**Stated goal:** All material below is to be reproduced exactly.

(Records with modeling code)
+++++

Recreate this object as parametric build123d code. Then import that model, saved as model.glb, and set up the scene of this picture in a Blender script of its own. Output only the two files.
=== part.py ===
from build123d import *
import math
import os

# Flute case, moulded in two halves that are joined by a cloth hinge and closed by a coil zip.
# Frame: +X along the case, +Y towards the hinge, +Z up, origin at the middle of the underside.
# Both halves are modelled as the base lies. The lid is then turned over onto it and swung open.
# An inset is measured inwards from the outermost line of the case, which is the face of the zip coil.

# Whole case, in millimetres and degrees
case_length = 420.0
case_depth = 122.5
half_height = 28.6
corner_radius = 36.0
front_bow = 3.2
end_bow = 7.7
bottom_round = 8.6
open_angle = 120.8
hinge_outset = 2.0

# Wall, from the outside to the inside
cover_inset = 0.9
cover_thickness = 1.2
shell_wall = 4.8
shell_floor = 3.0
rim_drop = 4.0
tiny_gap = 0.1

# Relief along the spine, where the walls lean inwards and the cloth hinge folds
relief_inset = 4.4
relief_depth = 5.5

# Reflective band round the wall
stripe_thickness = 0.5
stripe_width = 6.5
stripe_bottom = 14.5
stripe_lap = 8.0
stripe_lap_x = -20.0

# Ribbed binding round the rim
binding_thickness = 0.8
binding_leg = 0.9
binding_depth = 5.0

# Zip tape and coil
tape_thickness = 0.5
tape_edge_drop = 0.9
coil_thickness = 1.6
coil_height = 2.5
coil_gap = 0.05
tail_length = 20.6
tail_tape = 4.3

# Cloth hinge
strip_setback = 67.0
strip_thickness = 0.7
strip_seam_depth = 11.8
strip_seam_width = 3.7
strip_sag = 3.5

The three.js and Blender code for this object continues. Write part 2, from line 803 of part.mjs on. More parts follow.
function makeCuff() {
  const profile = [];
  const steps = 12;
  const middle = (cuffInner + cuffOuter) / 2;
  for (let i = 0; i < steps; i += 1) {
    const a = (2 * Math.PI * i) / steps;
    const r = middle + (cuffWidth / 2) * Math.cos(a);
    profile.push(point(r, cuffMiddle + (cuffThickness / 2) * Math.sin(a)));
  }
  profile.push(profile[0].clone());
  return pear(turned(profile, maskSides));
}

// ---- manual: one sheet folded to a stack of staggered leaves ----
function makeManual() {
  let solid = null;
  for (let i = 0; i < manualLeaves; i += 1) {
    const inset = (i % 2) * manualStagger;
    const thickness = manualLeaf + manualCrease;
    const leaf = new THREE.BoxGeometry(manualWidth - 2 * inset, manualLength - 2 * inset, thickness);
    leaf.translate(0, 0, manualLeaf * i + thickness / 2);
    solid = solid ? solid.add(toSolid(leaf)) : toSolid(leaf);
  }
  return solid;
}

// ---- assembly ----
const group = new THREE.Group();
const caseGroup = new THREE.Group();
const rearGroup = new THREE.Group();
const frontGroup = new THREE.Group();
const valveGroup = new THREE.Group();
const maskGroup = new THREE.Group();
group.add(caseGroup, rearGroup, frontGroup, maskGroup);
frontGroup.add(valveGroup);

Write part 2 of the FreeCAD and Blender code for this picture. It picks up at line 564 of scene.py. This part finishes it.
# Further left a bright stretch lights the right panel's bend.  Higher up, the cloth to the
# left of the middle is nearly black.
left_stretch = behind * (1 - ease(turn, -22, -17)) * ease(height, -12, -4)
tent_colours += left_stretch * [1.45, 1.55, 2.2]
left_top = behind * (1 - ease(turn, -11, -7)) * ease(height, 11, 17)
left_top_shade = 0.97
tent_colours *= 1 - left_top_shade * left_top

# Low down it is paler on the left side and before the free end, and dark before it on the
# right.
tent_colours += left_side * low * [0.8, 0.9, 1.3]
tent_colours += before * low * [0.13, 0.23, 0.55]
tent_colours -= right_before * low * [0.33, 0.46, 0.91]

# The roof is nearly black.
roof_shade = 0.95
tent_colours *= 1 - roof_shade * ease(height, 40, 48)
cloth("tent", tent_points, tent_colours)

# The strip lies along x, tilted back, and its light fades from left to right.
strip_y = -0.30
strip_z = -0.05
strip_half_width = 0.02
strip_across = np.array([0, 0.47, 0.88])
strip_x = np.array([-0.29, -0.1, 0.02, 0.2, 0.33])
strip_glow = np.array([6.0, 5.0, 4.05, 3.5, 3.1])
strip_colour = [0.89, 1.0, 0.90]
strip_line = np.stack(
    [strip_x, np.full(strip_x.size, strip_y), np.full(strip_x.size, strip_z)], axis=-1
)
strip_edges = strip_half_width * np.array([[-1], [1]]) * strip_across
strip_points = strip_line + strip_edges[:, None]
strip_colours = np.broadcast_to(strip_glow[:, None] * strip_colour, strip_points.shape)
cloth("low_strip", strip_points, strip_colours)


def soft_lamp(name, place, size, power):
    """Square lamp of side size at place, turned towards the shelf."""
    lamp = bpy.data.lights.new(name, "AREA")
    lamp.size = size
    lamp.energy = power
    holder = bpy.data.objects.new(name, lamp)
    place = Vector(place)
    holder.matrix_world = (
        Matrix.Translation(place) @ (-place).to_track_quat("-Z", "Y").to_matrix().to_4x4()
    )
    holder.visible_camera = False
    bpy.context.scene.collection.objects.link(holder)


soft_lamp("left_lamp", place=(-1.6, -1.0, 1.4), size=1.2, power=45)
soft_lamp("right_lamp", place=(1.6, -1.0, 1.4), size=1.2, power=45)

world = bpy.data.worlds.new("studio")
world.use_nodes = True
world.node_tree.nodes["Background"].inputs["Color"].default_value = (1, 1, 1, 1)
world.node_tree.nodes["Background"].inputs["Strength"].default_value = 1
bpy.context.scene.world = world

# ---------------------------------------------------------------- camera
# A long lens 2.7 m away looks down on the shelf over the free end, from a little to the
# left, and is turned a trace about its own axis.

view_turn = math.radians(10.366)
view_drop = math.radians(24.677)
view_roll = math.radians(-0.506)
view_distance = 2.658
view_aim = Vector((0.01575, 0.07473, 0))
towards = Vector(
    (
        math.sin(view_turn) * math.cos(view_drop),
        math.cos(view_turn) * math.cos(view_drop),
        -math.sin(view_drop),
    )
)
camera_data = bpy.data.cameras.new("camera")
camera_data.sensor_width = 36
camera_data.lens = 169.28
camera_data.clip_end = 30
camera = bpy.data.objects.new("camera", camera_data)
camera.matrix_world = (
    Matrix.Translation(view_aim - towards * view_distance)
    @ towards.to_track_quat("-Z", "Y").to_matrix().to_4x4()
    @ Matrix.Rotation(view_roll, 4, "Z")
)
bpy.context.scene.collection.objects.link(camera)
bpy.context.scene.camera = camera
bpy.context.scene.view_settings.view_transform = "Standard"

+++++

**Final answer:**
Recreate this object as parametric build123d code. Then import that model, saved as model.glb, and set up the scene of this picture in a Blender script of its own. Output only the two files.
=== part.py ===
from build123d import *
import math
import os

# Flute case, moulded in two halves that are joined by a cloth hinge and closed by a coil zip.
# Frame: +X along the case, +Y towards the hinge, +Z up, origin at the middle of the underside.
# Both halves are modelled as the base lies. The lid is then turned over onto it and swung open.
# An inset is measured inwards from the outermost line of the case, which is the face of the zip coil.

# Whole case, in millimetres and degrees
case_length = 420.0
case_depth = 122.5
half_height = 28.6
corner_radius = 36.0
front_bow = 3.2
end_bow = 7.7
bottom_round = 8.6
open_angle = 120.8
hinge_outset = 2.0

# Wall, from the outside to the inside
cover_inset = 0.9
cover_thickness = 1.2
shell_wall = 4.8
shell_floor = 3.0
rim_drop = 4.0
tiny_gap = 0.1

# Relief along the spine, where the walls lean inwards and the cloth hinge folds
relief_inset = 4.4
relief_depth = 5.5

# Reflective band round the wall
stripe_thickness = 0.5
stripe_width = 6.5
stripe_bottom = 14.5
stripe_lap = 8.0
stripe_lap_x = -20.0

# Ribbed binding round the rim
binding_thickness = 0.8
binding_leg = 0.9
binding_depth = 5.0

# Zip tape and coil
tape_thickness = 0.5
tape_edge_drop = 0.9
coil_thickness = 1.6
coil_height = 2.5
coil_gap = 0.05
tail_length = 20.6
tail_tape = 4.3

# Cloth hinge
strip_setback = 67.0
strip_thickness = 0.7
strip_seam_depth = 11.8
strip_seam_width = 3.7
strip_sag = 3.5

The three.js and Blender code for this object continues. Write part 2, from line 803 of part.mjs on. More parts follow.
function makeCuff() {
  const profile = [];
  const steps = 12;
  const middle = (cuffInner + cuffOuter) / 2;
  for (let i = 0; i < steps; i += 1) {
    const a = (2 * Math.PI * i) / steps;
    const r = middle + (cuffWidth / 2) * Math.cos(a);
    profile.push(point(r, cuffMiddle + (cuffThickness / 2) * Math.sin(a)));
  }
  profile.push(profile[0].clone());
  return pear(turned(profile, maskSides));
}

// ---- manual: one sheet folded to a stack of staggered leaves ----
function makeManual() {
  let solid = null;
  for (let i = 0; i < manualLeaves; i += 1) {
    const inset = (i % 2) * manualStagger;
    const thickness = manualLeaf + manualCrease;
    const leaf = new THREE.BoxGeometry(manualWidth - 2 * inset, manualLength - 2 * inset, thickness);
    leaf.translate(0, 0, manualLeaf * i + thickness / 2);
    solid = solid ? solid.add(toSolid(leaf)) : toSolid(leaf);
  }
  return solid;
}

// ---- assembly ----
const group = new THREE.Group();
const caseGroup = new THREE.Group();
const rearGroup = new THREE.Group();
const frontGroup = new THREE.Group();
const valveGroup = new THREE.Group();
const maskGroup = new THREE.Group();
group.add(caseGroup, rearGroup, frontGroup, maskGroup);
frontGroup.add(valveGroup);

Write part 2 of the FreeCAD and Blender code for this picture. It picks up at line 564 of scene.py. This part finishes it.
# Further left a bright stretch lights the right panel's bend.  Higher up, the cloth to the
# left of the middle is nearly black.
left_stretch = behind * (1 - ease(turn, -22, -17)) * ease(height, -12, -4)
tent_colours += left_stretch * [1.45, 1.55, 2.2]
left_top = behind * (1 - ease(turn, -11, -7)) * ease(height, 11, 17)
left_top_shade = 0.97
tent_colours *= 1 - left_top_shade * left_top

# Low down it is paler on the left side and before the free end, and dark before it on the
# right.
tent_colours += left_side * low * [0.8, 0.9, 1.3]
tent_colours += before * low * [0.13, 0.23, 0.55]
tent_colours -= right_before * low * [0.33, 0.46, 0.91]

# The roof is nearly black.
roof_shade = 0.95
tent_colours *= 1 - roof_shade * ease(height, 40, 48)
cloth("tent", tent_points, tent_colours)

# The strip lies along x, tilted back, and its light fades from left to right.
strip_y = -0.30
strip_z = -0.05
strip_half_width = 0.02
strip_across = np.array([0, 0.47, 0.88])
strip_x = np.array([-0.29, -0.1, 0.02, 0.2, 0.33])
strip_glow = np.array([6.0, 5.0, 4.05, 3.5, 3.1])
strip_colour = [0.89, 1.0, 0.90]
strip_line = np.stack(
    [strip_x, np.full(strip_x.size, strip_y), np.full(strip_x.size, strip_z)], axis=-1
)
strip_edges = strip_half_width * np.array([[-1], [1]]) * strip_across
strip_points = strip_line + strip_edges[:, None]
strip_colours = np.broadcast_to(strip_glow[:, None] * strip_colour, strip_points.shape)
cloth("low_strip", strip_points, strip_colours)


def soft_lamp(name, place, size, power):
    """Square lamp of side size at place, turned towards the shelf."""
    lamp = bpy.data.lights.new(name, "AREA")
    lamp.size = size
    lamp.energy = power
    holder = bpy.data.objects.new(name, lamp)
    place = Vector(place)
    holder.matrix_world = (
        Matrix.Translation(place) @ (-place).to_track_quat("-Z", "Y").to_matrix().to_4x4()
    )
    holder.visible_camera = False
    bpy.context.scene.collection.objects.link(holder)


soft_lamp("left_lamp", place=(-1.6, -1.0, 1.4), size=1.2, power=45)
soft_lamp("right_lamp", place=(1.6, -1.0, 1.4), size=1.2, power=45)

world = bpy.data.worlds.new("studio")
world.use_nodes = True
world.node_tree.nodes["Background"].inputs["Color"].default_value = (1, 1, 1, 1)
world.node_tree.nodes["Background"].inputs["Strength"].default_value = 1
bpy.context.scene.world = world

# ---------------------------------------------------------------- camera
# A long lens 2.7 m away looks down on the shelf over the free end, from a little to the
# left, and is turned a trace about its own axis.

view_turn = math.radians(10.366)
view_drop = math.radians(24.677)
view_roll = math.radians(-0.506)
view_distance = 2.658
view_aim = Vector((0.01575, 0.07473, 0))
towards = Vector(
    (
        math.sin(view_turn) * math.cos(view_drop),
        math.cos(view_turn) * math.cos(view_drop),
        -math.sin(view_drop),
    )
)
camera_data = bpy.data.cameras.new("camera")
camera_data.sensor_width = 36
camera_data.lens = 169.28
camera_data.clip_end = 30
camera = bpy.data.objects.new("camera", camera_data)
camera.matrix_world = (
    Matrix.Translation(view_aim - towards * view_distance)
    @ towards.to_track_quat("-Z", "Y").to_matrix().to_4x4()
    @ Matrix.Rotation(view_roll, 4, "Z")
)
bpy.context.scene.collection.objects.link(camera)
bpy.context.scene.camera = camera
bpy.context.scene.view_settings.view_transform = "Standard"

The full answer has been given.